Em um rápido esbarrão com o filósofo Mário Sérgio Cortella, dias atrás, ele me aconselhou a nunca questionar esperanças, apenas respeitá-las e tentar entendê-las.

Assim, preciso admitir que a também rápida, rapidíssima, papa-léguas demonstração da roupa robótica, usada por um paraplégico, que encostou em uma bola em plena abertura da Copa do Mundo, pode abrir uma nova era de possibilidades.

O exoesqueleto, supostamente comandado por sinais do cérebro, oferece promessas futuras de mais conforto, mais mobilidade e mais independência para pessoas com deficiência física. A tecnologia tem potencial para destrancar sonhos guardados no campo do impossível.

Dito isso, o cutuque na bola -visto por alguns superatentos-, que consumiu R$ 33 milhões de dinheiro público, traz consigo elementos controversos para um arrazoado respeito e aceitação.

Vendido como “cura”, o exoesqueleto se posicionou com a imponência de um avião que abriria fronteiras jamais cruzadas, sobrepôs-se à necessidade de entender a diversidade humana e a urgência de promover inclusão no planeta de hoje, de amanhã e de vários séculos.

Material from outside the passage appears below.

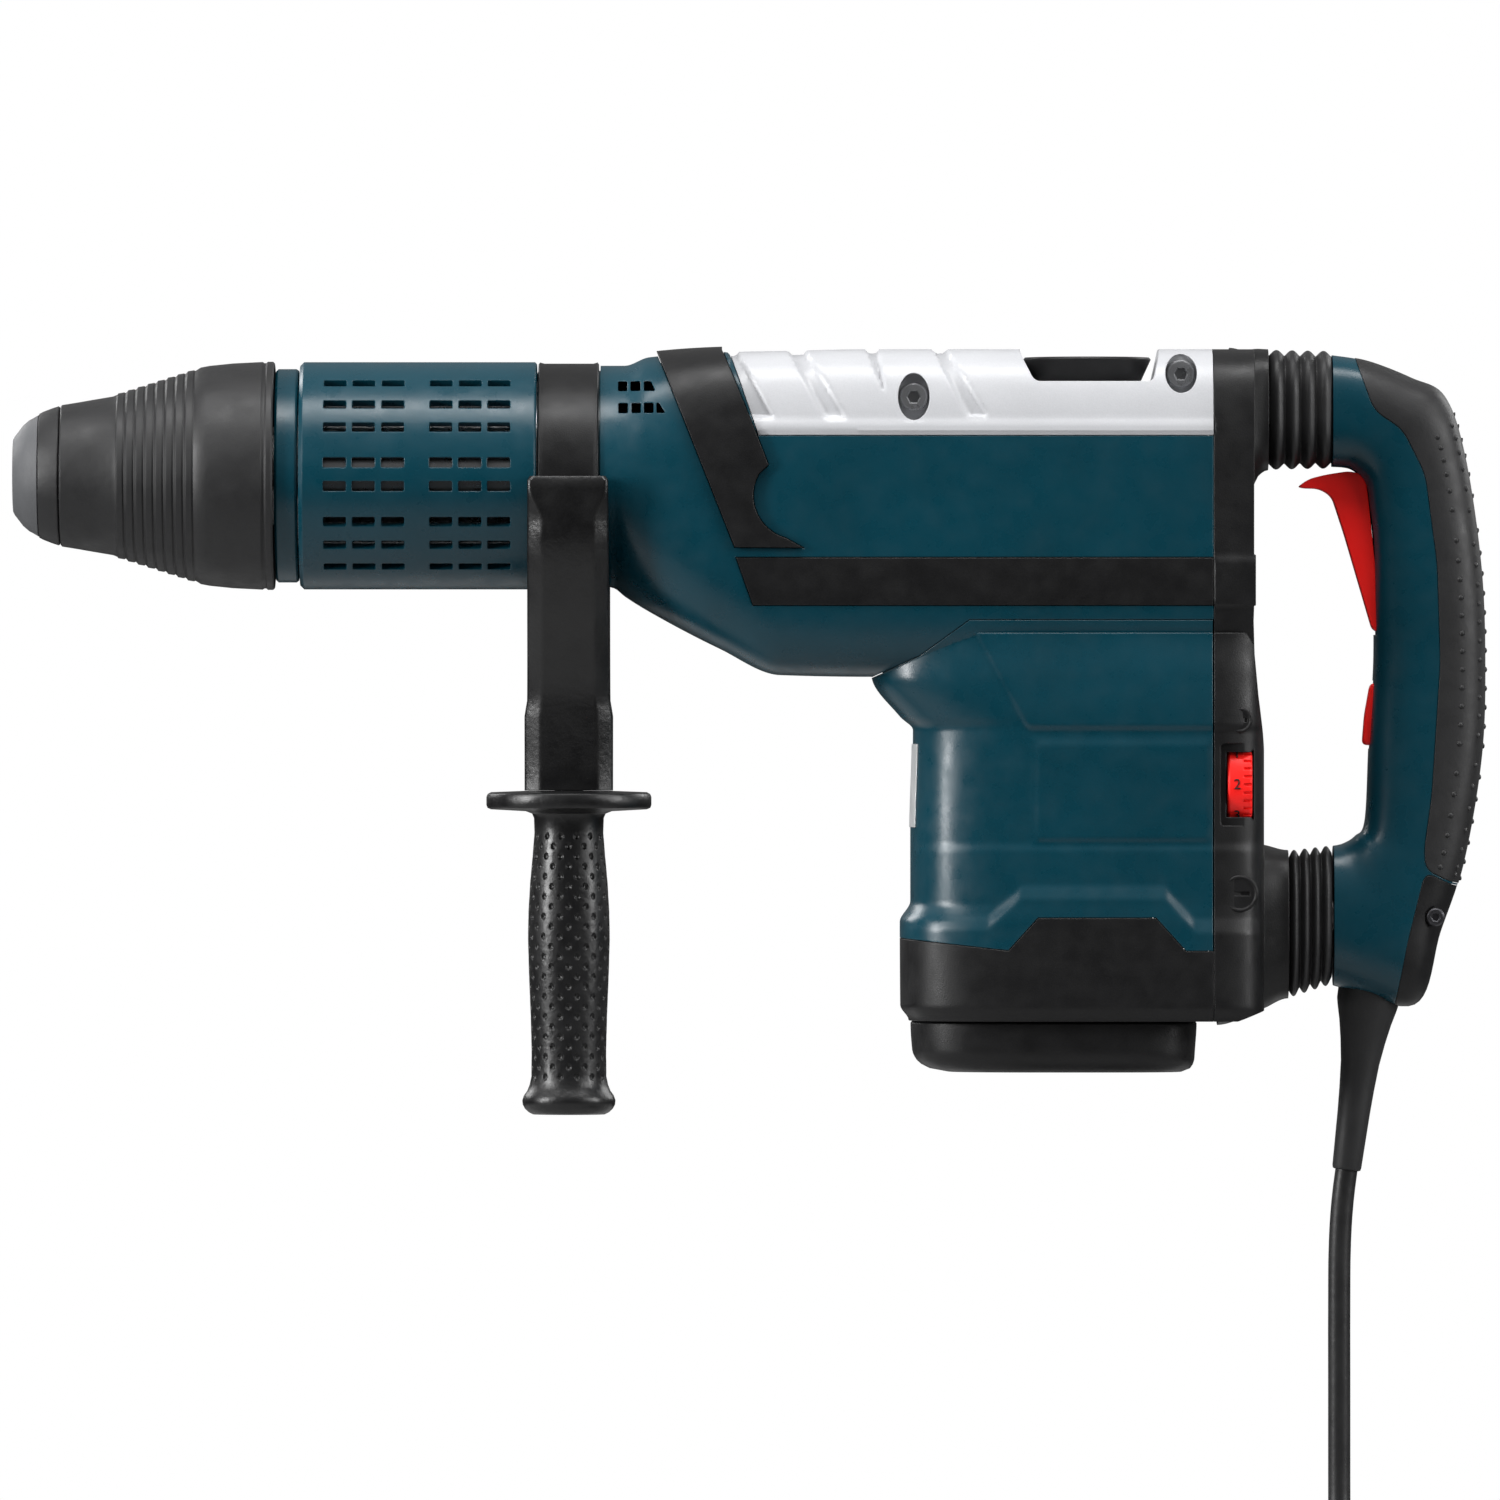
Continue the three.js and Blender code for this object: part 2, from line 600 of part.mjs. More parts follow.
function sideGrip() {
  return turned(
    [[-131.6, 6.3], [-131.6, 17], [-132.6, 33.5], [-134, 34.5], [-138, 34.5], [-139.3, 33],
      [-141, 14.5], [-149, 14.4], [-170, 16.3], [-193, 17.1], [-225, 16], [-251, 15.7], [-257, 17.4],
      [-261, 19.5], [-264.5, 18.6], [-266.9, 15], [-266.9, 0], [-160, 0], [-160, 6.3]],
    "Z", 16,
  );
}

// ---- Rear handle ----

// Stations round the D: [inner x, inner z, outer x, outer z, half width].
const HANDLE_STATIONS = [
  [318.9, 3.2, 318.9, 50.4, 22],
  [327, 2, 334, 47.8, 21.5],
  [332.5, -4, 352, 40.8, 21],
  [334, -14, 366, 33, 20.5],
  [335.5, -28, 374.5, 8, 20],
  [336, -50, 381.1, -36.8, 19.5],
  [336.2, -78, 382.8, -77, 19],
  [334.2, -112, 381.4, -117, 19],
  [332.6, -143.9, 374, -161, 20],
  [328.5, -150.5, 364.4, -190.4, 21],
  [323.6, -153.6, 353.5, -221, 22],
  [319.4, -154.6, 319.4, -213, 22],
];

function handleBody(thickness) {
  return skin(HANDLE_STATIONS.map(([xi, zi, xo, zo, half], i) => {
    const ends = i === 0 || i === HANDLE_STATIONS.length - 1;
    const shift = ends ? Math.max(thickness, 0) : 0;
    const u = new THREE.Vector3(xo - xi, 0, zo - zi).multiplyScalar(0.5);
    const centre = [(xi + xo) / 2 + shift, 0, (zi + zo) / 2];
    u.setLength(u.length() - thickness);
    return oval(centre, u.toArray(), [0, half - thickness, 0], 3, 3, 16);
  }));
}

const HANDLE = handleBody(0);
const RUBBER_OUTLINE = [
  [328.2, 60], [328.2, 48.6], [335.9, 26.9], [347.8, 19.2], [357.3, 0.4], [362.3, -37.2],
  [363.6, -78], [360, -133.5], [356.8, -156.2], [357.5, -164.5], [369.5, -170.5],
  [400, -170.5], [400, 60],
];
const END_CAP_OUTLINE = [
  [357.2, -165.2], [369.2, -171.2], [400, -171.2], [400, -240], [341, -240], [350, -194],
];
const COVER_DEPTH = 2.5;
const SLEEVE_AXIS = { top: [334.6, -214.5], bottom: [325, -290.1] };

// A straight cone between two points in the plane of the handle.
function coneAlong([x0, z0], [x1, z1], profile, sides = 16) {
  const direction = new THREE.Vector3(x1 - x0, 0, z1 - z0).normalize();
  const turn = new THREE.Quaternion().setFromUnitVectors(new THREE.Vector3(0, 0, 1), direction);
  const points = [...profile, ...(profile[0][1] === 0 ? [] : [profile[0]])];
  const geometry = new THREE.LatheGeometry(
    points.map(([along, radius]) => new THREE.Vector2(radius, along)), sides,
  );
  geometry.rotateX(Math.PI / 2);
  geometry.applyQuaternion(turn);
  geometry.translate(x0, 0, z0);
  return solidOf(geometry);
}

function sleeveHole() {
  return coneAlong(SLEEVE_AXIS.top, SLEEVE_AXIS.bottom, [[-6, 0], [-6, 13.3], [12, 13.3], [12, 0]]);
}

// A piece that covers the shell inside a side outline.
function handleCovering(outline) {
  return HANDLE.subtract(handleBody(COVER_DEPTH - GAP))
    .intersect(sidePrism(inset(outline, GAP / 2)))
    .subtract(sleeveHole());
}

function handleShell(side) {
  const half = block([280, 420], side < 0 ? [-60, -GAP / 2] : [GAP / 2, 60], [-300, 100]);
  const covered = sidePrism(RUBBER_OUTLINE).add(sidePrism(END_CAP_OUTLINE))
    .subtract(handleBody(COVER_DEPTH));
  return HANDLE.subtract(handleBody(4.7))
    .subtract(covered)
    .subtract(rod("X", 310, 330, ROD_R + GAP, [0, 0, UPPER_ARM.z]))
    .subtract(rod("X", 310, 330, ROD_R + GAP, [0, 0, LOWER_ARM.z + 6]))
    .subtract(block([300, 352], [-8.8, 8.8], [-66.5, 9]))
    .subtract(block([322, 352], [-6.6, 6.6], [-114, -85.5]))
    .subtract(sleeveHole())
    .intersect(half);
}

// Guide rod of the sprung handle, with a head inside the handle's front wall.
function guideRod(z) {
  return turned([[283, 0], [283, ROD_R], [324.4, ROD_R], [324.4, 9], [328, 9], [328, 0]],
    "X", 12, [0, 0, z]);
}

// A ribbed rubber bellows between an arm of the frame and the handle.
function bellows(front, rear, ribs, hollow) {
  const steps = ribs * 2;
  const outer = Array.from({ length: steps + 1 }, (_, i) => {
    const t = i / steps;
    const scale = i % 2 ? 1 : 0.9;
    const at = (key) => front[key] + (rear[key] - front[key]) * t;
    return oval([at("x"), 0, at("z")], [0, at("half") * scale, 0], [0, 0, (at("height") / 2) * scale],
      3, 3, 16);
  });
  const middle = (front.z + rear.z) / 2;
  return skin(outer).subtract(rod("X", front.x - 5, rear.x + 5, hollow, [0, 0, middle], 12));
}

const TRIGGER_OUTLINE = [
  [304.7, -4.6], [309, -1.4], [316, 0.4], [326.5, 2], [332.5, 0], [333.7, -7.3], [336.7, -37.2],
  [341, -50], [341, -62], [337.6, -65.4], [335.5, -63.6], [324, -24.4], [318.8, -8.6],
  [313.7, -5.4], [307, -5.2],
];
const LOCK_OUTLINE = [[334.8, -86.6], [341, -86.6], [341, -112.6], [331.4, -112.6], [332.4, -100]];

// ---- Cord ----

// A rubber sleeve that keeps the cord from bending sharply where it leaves the handle.
function strainRelief() {
  const { top, bottom } = SLEEVE_AXIS;
  const length = Math.hypot(bottom[0] - top[0], bottom[1] - top[1]);
  const bore = CORD_R + GAP;
  return coneAlong(top, bottom, [
    [0, bore], [0, 13], [6, 13], [31, 8.1], [52, 6.8], [length, 6], [length, bore],
  ]);
}

// The cord hangs straight down out of the sleeve and turns onto the top layer of its coil.
const LEAD_POINTS = [
  [324.9, 0, -290.5], [323.4, 0, -303], [322.3, 0, -320], [322, 0, -345], [322, 0, -380],
  [322, 0, -405], [322, -0.3, -420], [322, -1.6, -432], [322, -6.1, -443], [322, -13.4, -452.4],
  [322, -19, -457],
];

// The end of the cord leaves the bottom layer and lies on the floor up to the plug.
const TAIL_POINTS = [
  [312, -110.7, -475.2], [300, -120.6, -475.2], [285, -128, -475.2], [266, -132, -475.2],
  [245, -133, -475.2], [228, -133, -474], [213.8, -133, -471.4],
];

function cordAlong(route, steps) {
  const points = route.map((point) => new THREE.Vector3(...point));
  return swept(polygon(CORD_R, 8), new THREE.CatmullRomCurve3(points), steps);
}

function cordCoil() {
  const { x, y, inner, outer, height } = COIL;
  return ring("Z", FLOOR_Z, FLOOR_Z + height, inner, outer, [x, y, 0], 24);
}

// Moulded two-blade plug, lying flat.
function powerPlug() {
  const { x, y, z } = PLUG;
  const sections = [[0, 6, 6, 1], [14, 9, 8, 0.5], [28, 13, 9.5, 0], [44, 14, 9.5, 0]];
  const grip = skin(sections.map(([along, half, high, lift]) =>
    oval([x - along, y, z - lift], [0, half, 0], [0, 0, high], 3, 3, 12)));
  const blade = (side) => block(
    [x - 61, x - 43], [y + side * 6.35 - 0.8, y + side * 6.35 + 0.8], [z - 3.2, z + 3.2],
  );
  return joined(grip, blade(-1), blade(1));
}

// ---- The assembly ----

const hammer = new THREE.Group();
hammer.name = "rotary_hammer";

function place(name, solid, look) {
  const mesh = new THREE.Mesh(geometryOf(solid), new THREE.MeshStandardMaterial(look));
  mesh.name = name;
  hammer.add(mesh);
}

// Nose and spindle
place("nose_cap", noseCap(), LOOK.rubber);
place("locking_sleeve", lockSleeve(), LOOK.rubber);
place("locking_spring", lockSpring(), LOOK.steel);
place("tool_holder", toolHolder(), LOOK.steel);
place("spindle_tube", spindleTube(), LOOK.steel);
place("spindle_ring_gear", ringGear(), LOOK.steel);

// Barrel
place("neck_ring", ring("X", -122.3, -112.8, 31.6, 44.6), LOOK.teal);
place("barrel_sleeve", barrelSleeve(), LOOK.teal);
place("barrel_tube", ring("X", -112, 60, 36.3, 39.7, undefined, FINE_SIDES), LOOK.cast);

// Hammer mechanism
place("striking_pin", strikingPin(), LOOK.steel);
place("striker", striker(), LOOK.steel);
place("piston", piston(), LOOK.cast);
place("connecting_rod", connectingRod(), LOOK.steel);

// Body
place("gear_housing", gearHousing(), LOOK.teal);
place("front_pad", frontPad(), LOOK.black);
place("top_cover", topCover(), LOOK.cast);
for (const [side, sideName] of [[-1, "left"], [1, "right"]]) {
  SCREWS.forEach((seat, i) => {
    place(`cover_screw_${sideName}_${i + 1}`, coverScrew(seat, side), LOOK.steel);
  });
  place(`side_band_${sideName}`, sideBand(side), LOOK.black);
}
place("motor_housing", motorHousing(), LOOK.teal);
place("base_cover", baseCover(), LOOK.black);
place("base_foot", baseFoot(), LOOK.black);
place("rear_frame", rearFrame(), LOOK.black);

// Gears and motor
place("gearbox_floor", gearboxFloor(), LOOK.cast);
place("crank_gear", crankGear(), LOOK.steel);
place("intermediate_gear", intermediateGear(), LOOK.steel);
place("motor_bearing_upper", ring("Z", -79, -71, 5.3, 16, [MOTOR_X, 0, 0]), LOOK.steel);
place("motor_bearing_lower", ring("Z", -216.3, -208, 5.3, 13, [MOTOR_X, 0, 0], 16), LOOK.steel);
place("armature_shaft", armatureShaft(), LOOK.steel);
place("armature_core", ring("Z", -165, -108, 5.3, 26.8, [MOTOR_X, 0, 0]), LOOK.iron);
place("commutator", ring("Z", -196, -174, 5.3, 15, [MOTOR_X, 0, 0]), LOOK.copper);
place("motor_fan", motorFan(), LOOK.black);
place("stator", ring("Z", -165, -108, 27.6, 43.5, [MOTOR_X, 0, 0]), LOOK.iron);
place("carbon_brush_left", carbonBrush(-1), LOOK.carbon);
place("carbon_brush_right", carbonBrush(1), LOOK.carbon);

// Side handle
place("clamp_band", ring("X", -12.6, 12.6, 44.3, 47.1, undefined, FINE_SIDES), LOOK.black);
place("saddle_block", saddleBlock(), LOOK.black);
place("clamp_bolt", clampBolt(), LOOK.steel);
place("side_grip", sideGrip(), LOOK.black);

// Rear handle
place("handle_shell_left", handleShell(-1), LOOK.teal);
place("handle_shell_right", handleShell(1), LOOK.teal);
place("rear_grip_rubber", handleCovering(RUBBER_OUTLINE), LOOK.rubber);
place("handle_end_cap", handleCovering(END_CAP_OUTLINE), LOOK.black);
place("upper_guide_rod", guideRod(UPPER_ARM.z), LOOK.steel);
place("lower_guide_rod", guideRod(LOWER_ARM.z + 6), LOOK.steel);
place("upper_bellows", bellows(
  { x: 292.4, z: 27.6, height: 48.6, half: 23 }, { x: 318.6, z: 27.6, height: 48.6, half: 23 },
  4, 12,
), LOOK.rubber);
place("lower_bellows", bellows(
  { x: 300.8, z: -189.7, height: 57, half: 23 }, { x: 318.6, z: -183.5, height: 57.5, half: 23 },
  3, 12,
), LOOK.rubber);
place("trigger", prism(TRIGGER_OUTLINE, "XZ", -8.2, 8.2), LOOK.red);
place("lock_button", prism(LOCK_OUTLINE, "XZ", -6, 6), LOOK.red);
place("switch_block", block([348, 362], [-11, 11], [-56, 2]), LOOK.black);

// Controls
place("speed_wheel", rod("X", WHEEL.x - WHEEL.width / 2, WHEEL.x + WHEEL.width / 2, WHEEL.radius,
  [0, WHEEL.y, WHEEL.z]), LOOK.red);
place("mode_knob", turned(
  [[30, 0], [30, 5], [39.2, 5], [39.2, 22.3], [49.4, 27.2], [49.4, 0]], "Z", 24, [KNOB_X, 0, 0],
), LOOK.black);

// Cord
place("strain_relief", strainRelief(), LOOK.rubber);
place("cord_lead", cordAlong(LEAD_POINTS, 10), LOOK.rubber);
place("cord_coil", cordCoil(), LOOK.rubber);
place("cord_tail", cordAlong(TAIL_POINTS, 6), LOOK.rubber);
place("power_plug", powerPlug(), LOOK.rubber);

export default hammer;
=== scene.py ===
import math

import bmesh
import bpy
from mathutils import Matrix, Vector, noise


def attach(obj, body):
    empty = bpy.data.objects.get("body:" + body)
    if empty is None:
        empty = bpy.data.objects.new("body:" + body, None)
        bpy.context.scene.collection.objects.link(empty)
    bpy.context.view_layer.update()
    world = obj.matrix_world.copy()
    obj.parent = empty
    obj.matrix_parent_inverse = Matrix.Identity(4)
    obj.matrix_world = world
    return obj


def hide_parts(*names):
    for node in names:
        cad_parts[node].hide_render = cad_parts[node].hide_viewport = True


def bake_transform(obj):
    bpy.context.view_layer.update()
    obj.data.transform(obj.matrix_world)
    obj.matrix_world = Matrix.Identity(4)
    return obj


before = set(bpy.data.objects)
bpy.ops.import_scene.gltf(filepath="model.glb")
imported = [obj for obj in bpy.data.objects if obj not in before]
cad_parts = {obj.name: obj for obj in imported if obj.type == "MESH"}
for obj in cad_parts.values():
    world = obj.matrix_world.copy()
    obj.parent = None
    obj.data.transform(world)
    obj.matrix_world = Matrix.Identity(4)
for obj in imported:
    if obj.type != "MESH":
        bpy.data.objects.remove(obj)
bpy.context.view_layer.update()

# Lengths below are in millimetres, as in the part's source; MM turns them into metres.
MM = 0.001
SEAM = 0.3  # gap between two neighbouring covers
GAP = SEAM / 2
WALL = 4.5
REAR_X = 268.3  # front face of the rear frame
BARREL_R = 47.5
MOTOR_X = 200  # motor shaft
KNOB_X = 216.5  # mode knob, on the top cover
ROD_HEIGHTS = (27.6, -183.7)  # guide rods of the rear handle


# ---- Meshes ----

def new_object(name, points, faces, smooth_angle=32):
    mesh = bpy.data.meshes.new(name)
    mesh.from_pydata([(x * MM, y * MM, z * MM) for x, y, z in points], [], faces)
    obj = bpy.data.objects.new(name, mesh)
    bpy.context.collection.objects.link(obj)
    clean(obj, smooth_angle)
    return obj


def clean(obj, smooth_angle=32):
    """Merges doubled points, turns faces outwards and smooths all but the sharp edges."""
    bm = bmesh.new()
    bm.from_mesh(obj.data)
    bmesh.ops.remove_doubles(bm, verts=bm.verts, dist=1e-6)
    bmesh.ops.recalc_face_normals(bm, faces=bm.faces)
    bm.to_mesh(obj.data)
    bm.free()
    shade(obj, smooth_angle)


def shade(obj, smooth_angle=32):
    obj.data.shade_smooth()
    obj.data.set_sharp_from_angle(angle=math.radians(smooth_angle))


def apply_modifiers(obj):
    graph = bpy.context.evaluated_depsgraph_get()
    mesh = bpy.data.meshes.new_from_object(obj.evaluated_get(graph))
    obj.modifiers.clear()
    obj.data = mesh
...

É emocionante ver. É gostoso imaginar. É prazeroso acreditar. Porém, mais uma vez, um baú misterioso que guarda salvações foi aberto diante daqueles que sensivelmente se agarram em quaisquer fios de gelatina.

O experimento propagou o andar como algo estritamente motor, bastando vestir um suporte para que o corpo de um lesado medular saia saracoteando como pinto no lixo.

A realidade é brutalmente mais complexa. Ficar em pé e dar uns passinhos, a Rede Sarah de Reabilitação já consegue com êxito há décadas, e de forma mais clara do que o que foi exibido.

Um paraplégico voltar a andar vai implicar intercorrências em um sistema circulatório debilitado, em ossos enfraquecidos, em um tecido dérmico sujeito a feridas.

Tratar de dentro para fora, como os experimentos com células-tronco e estimulação elétrica têm tentado, com menos holofotes, é rumo bem mais certo.

A melhoria da qualidade de vida para os “presos a cadeiras de rodas” -como arrotou ao vivo o narrador Galvão Bueno-, exige uma atenção contínua, plural e menos espetaculosa.

Toda sorte e incentivo à ciência, a todos os corações a esperança e um bocadinho mais de cuidado e respeito com a realidade.